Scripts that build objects
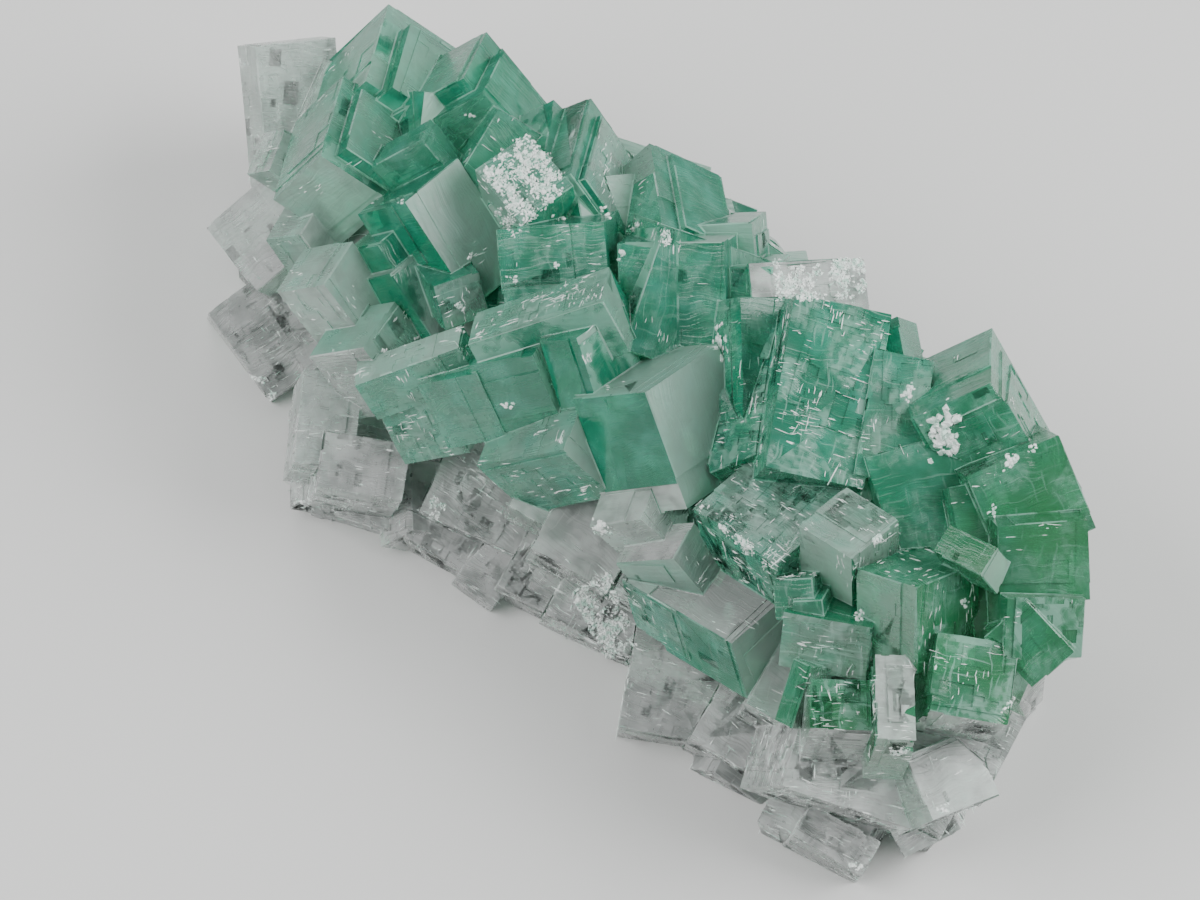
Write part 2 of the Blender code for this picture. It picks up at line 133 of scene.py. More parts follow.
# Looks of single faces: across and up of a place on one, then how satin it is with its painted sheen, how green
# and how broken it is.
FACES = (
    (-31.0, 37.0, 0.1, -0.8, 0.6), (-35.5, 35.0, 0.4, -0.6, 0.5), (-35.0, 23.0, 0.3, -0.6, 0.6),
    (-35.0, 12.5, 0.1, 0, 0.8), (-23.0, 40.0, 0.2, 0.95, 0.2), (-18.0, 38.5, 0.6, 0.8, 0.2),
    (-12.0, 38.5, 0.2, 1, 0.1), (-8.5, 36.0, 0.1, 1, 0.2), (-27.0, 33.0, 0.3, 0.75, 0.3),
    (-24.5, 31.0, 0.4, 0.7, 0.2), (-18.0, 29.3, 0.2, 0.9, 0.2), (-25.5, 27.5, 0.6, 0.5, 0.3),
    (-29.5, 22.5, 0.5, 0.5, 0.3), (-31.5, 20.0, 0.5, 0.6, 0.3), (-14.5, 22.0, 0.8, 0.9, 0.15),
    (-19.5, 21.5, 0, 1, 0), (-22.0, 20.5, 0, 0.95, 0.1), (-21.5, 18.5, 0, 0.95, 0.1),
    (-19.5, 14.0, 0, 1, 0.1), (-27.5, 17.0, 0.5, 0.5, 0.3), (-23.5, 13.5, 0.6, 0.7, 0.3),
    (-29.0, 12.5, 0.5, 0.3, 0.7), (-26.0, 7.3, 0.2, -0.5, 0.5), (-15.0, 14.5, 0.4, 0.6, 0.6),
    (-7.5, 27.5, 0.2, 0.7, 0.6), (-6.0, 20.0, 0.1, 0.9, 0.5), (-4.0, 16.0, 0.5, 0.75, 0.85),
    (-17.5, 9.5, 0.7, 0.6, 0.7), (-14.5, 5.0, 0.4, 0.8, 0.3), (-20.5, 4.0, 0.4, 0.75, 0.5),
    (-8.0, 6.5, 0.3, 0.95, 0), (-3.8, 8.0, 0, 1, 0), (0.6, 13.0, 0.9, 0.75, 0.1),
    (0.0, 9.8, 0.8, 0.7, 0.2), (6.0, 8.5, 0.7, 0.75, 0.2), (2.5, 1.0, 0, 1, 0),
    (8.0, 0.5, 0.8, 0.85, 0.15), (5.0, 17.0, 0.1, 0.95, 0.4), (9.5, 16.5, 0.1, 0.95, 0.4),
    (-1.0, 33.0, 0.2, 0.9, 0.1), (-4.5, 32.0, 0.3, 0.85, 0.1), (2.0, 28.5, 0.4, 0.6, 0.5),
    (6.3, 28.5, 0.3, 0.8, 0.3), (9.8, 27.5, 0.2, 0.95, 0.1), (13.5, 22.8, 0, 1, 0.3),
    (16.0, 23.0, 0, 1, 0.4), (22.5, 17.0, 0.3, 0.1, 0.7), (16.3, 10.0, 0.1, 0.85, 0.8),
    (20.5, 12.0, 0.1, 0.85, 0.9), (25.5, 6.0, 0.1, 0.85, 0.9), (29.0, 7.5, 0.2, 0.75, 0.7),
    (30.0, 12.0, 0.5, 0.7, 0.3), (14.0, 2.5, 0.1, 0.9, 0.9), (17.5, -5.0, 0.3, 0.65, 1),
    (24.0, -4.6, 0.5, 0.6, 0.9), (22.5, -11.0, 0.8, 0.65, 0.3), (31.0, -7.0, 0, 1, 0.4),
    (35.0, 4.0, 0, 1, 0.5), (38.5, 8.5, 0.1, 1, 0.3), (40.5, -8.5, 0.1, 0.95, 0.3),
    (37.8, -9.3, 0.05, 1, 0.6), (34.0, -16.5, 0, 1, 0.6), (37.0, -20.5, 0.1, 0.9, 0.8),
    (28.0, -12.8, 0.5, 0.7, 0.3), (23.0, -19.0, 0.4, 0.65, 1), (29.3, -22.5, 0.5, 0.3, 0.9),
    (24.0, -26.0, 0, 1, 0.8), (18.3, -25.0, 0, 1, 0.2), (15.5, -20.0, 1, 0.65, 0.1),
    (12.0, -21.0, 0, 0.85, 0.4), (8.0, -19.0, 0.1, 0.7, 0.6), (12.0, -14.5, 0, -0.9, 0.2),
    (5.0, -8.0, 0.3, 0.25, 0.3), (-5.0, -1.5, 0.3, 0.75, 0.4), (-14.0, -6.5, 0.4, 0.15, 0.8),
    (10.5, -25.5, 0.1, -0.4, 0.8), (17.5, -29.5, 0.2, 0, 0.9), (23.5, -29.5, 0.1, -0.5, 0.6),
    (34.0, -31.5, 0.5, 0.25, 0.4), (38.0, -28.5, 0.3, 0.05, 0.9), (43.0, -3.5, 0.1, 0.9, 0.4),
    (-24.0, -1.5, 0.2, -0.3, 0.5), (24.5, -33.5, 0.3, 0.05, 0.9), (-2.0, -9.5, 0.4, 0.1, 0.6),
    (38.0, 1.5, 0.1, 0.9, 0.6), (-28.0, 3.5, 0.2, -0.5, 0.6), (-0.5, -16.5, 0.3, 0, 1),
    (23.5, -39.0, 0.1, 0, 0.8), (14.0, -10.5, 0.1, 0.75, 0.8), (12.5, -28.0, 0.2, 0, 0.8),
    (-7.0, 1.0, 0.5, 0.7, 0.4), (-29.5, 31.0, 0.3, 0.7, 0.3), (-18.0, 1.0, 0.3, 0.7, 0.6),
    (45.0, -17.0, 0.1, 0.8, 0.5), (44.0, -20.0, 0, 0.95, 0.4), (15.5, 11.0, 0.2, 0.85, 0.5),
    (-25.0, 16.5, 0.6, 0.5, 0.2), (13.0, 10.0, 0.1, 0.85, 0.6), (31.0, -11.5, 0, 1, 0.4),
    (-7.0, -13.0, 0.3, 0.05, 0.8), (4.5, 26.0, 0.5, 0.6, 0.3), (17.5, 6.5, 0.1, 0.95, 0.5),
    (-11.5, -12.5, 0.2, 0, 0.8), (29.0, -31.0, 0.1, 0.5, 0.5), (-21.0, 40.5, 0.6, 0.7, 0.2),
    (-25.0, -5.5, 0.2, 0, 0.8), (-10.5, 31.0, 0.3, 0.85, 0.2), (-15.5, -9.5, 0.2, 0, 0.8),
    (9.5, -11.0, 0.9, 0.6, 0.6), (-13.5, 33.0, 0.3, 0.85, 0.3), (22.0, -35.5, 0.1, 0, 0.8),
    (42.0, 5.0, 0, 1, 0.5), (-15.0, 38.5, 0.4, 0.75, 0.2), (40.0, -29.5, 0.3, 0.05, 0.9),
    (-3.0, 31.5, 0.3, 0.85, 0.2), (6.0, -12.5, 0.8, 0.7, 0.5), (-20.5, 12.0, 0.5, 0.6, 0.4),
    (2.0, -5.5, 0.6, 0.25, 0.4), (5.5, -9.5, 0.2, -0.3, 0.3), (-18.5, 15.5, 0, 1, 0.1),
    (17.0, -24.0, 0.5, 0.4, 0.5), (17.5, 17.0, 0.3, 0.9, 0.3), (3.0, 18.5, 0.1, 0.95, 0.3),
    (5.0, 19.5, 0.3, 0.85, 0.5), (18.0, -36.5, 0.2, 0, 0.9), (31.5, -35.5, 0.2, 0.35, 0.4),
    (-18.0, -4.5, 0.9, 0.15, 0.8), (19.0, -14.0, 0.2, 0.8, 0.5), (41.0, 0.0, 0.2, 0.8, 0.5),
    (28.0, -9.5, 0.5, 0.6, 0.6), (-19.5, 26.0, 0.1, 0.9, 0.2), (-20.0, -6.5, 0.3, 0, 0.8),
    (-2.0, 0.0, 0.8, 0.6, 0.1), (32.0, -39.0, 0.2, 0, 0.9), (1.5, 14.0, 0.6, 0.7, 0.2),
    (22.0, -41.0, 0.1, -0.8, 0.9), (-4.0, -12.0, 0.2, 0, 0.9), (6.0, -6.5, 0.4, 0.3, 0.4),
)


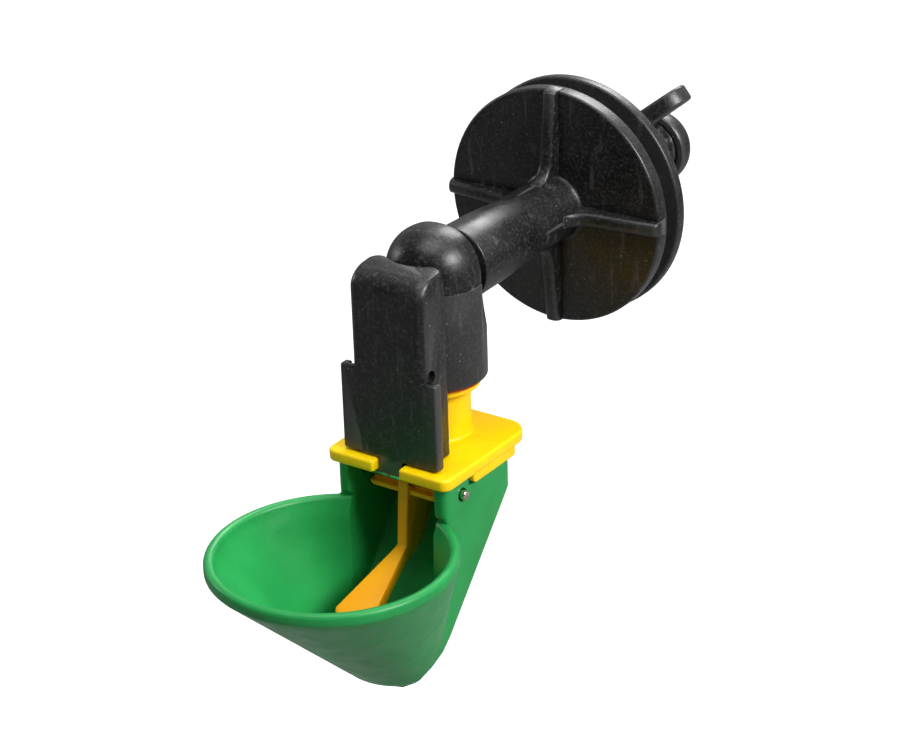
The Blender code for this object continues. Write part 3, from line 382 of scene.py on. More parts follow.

Written request:
Find and copy each line above that includes the string "code".

Task response:
Write part 2 of the Blender code for this picture. It picks up at line 133 of scene.py. More parts follow.
The Blender code for this object continues. Write part 3, from line 382 of scene.py on. More parts follow.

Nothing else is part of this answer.